Once you give students a taste for design thinking, they clamor for more. Many students who enjoyed their design thinking work last year in Mrs. Berry's class are in the Pfautz/Regan cohort this year, and were asking for projects.
So, this year, students have been engaging in design sprints. They recently engaged in two projects that called upon their empathetic thinking skills. The students also employed our Benchmark-specific design thinking language that we developed as a whole school last year.
In their first project, students set out to create the ideal cookie for a classmate. They interviewed their classmate about preferences, sketched a prototype, and then "baked" the cookie. This being a COVID year, the students couldn't actually hand their classmate a cookie, so the cookies were created from play-doh, and their cookies' special attributes were described and shared in a FlipGrid video.
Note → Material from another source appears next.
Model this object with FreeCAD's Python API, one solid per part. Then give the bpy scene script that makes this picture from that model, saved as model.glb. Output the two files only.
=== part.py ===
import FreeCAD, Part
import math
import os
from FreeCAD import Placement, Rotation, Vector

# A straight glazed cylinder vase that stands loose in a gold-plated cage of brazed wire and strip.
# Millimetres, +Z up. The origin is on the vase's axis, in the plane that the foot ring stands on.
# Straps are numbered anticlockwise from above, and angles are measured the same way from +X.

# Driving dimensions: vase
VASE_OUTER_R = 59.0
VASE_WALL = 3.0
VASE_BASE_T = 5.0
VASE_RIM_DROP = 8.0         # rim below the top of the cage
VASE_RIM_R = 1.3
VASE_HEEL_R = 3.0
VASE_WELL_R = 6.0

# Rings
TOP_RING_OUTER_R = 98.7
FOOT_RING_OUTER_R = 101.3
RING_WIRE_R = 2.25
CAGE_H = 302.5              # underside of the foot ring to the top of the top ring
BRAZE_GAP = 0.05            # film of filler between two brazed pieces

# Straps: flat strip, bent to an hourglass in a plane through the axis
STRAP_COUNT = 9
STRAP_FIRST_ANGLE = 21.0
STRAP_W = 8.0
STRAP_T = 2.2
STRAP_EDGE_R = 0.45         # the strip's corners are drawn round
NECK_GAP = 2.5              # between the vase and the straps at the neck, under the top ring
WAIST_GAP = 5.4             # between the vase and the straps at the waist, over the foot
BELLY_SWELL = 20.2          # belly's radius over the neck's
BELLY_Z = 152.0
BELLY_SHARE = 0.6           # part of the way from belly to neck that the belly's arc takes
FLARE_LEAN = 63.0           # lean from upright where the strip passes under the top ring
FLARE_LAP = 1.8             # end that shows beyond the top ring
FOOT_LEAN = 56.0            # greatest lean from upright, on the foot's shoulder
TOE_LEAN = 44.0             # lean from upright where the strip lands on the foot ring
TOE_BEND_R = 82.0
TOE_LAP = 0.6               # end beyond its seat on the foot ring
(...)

In their second project, students had to design the ideal vehicle for certain characters, based on "wondering and connecting" what they know about those characters. In this case, students considered vehicle design for characters from Harry Potter and Star Wars. They carefully considered these characters' needs, made several sketches, and then prototyped. After prototyping, they completed the "reflect and revise" stage by presenting and explaining their prototype with another student, asking "What do you like?" and "What would you add or change?"
As the modifications required during COVID times spurred even more creative thinking, it was clear to the students and teachers alike that the design thinking process is durable and applicable regardless of circumstances.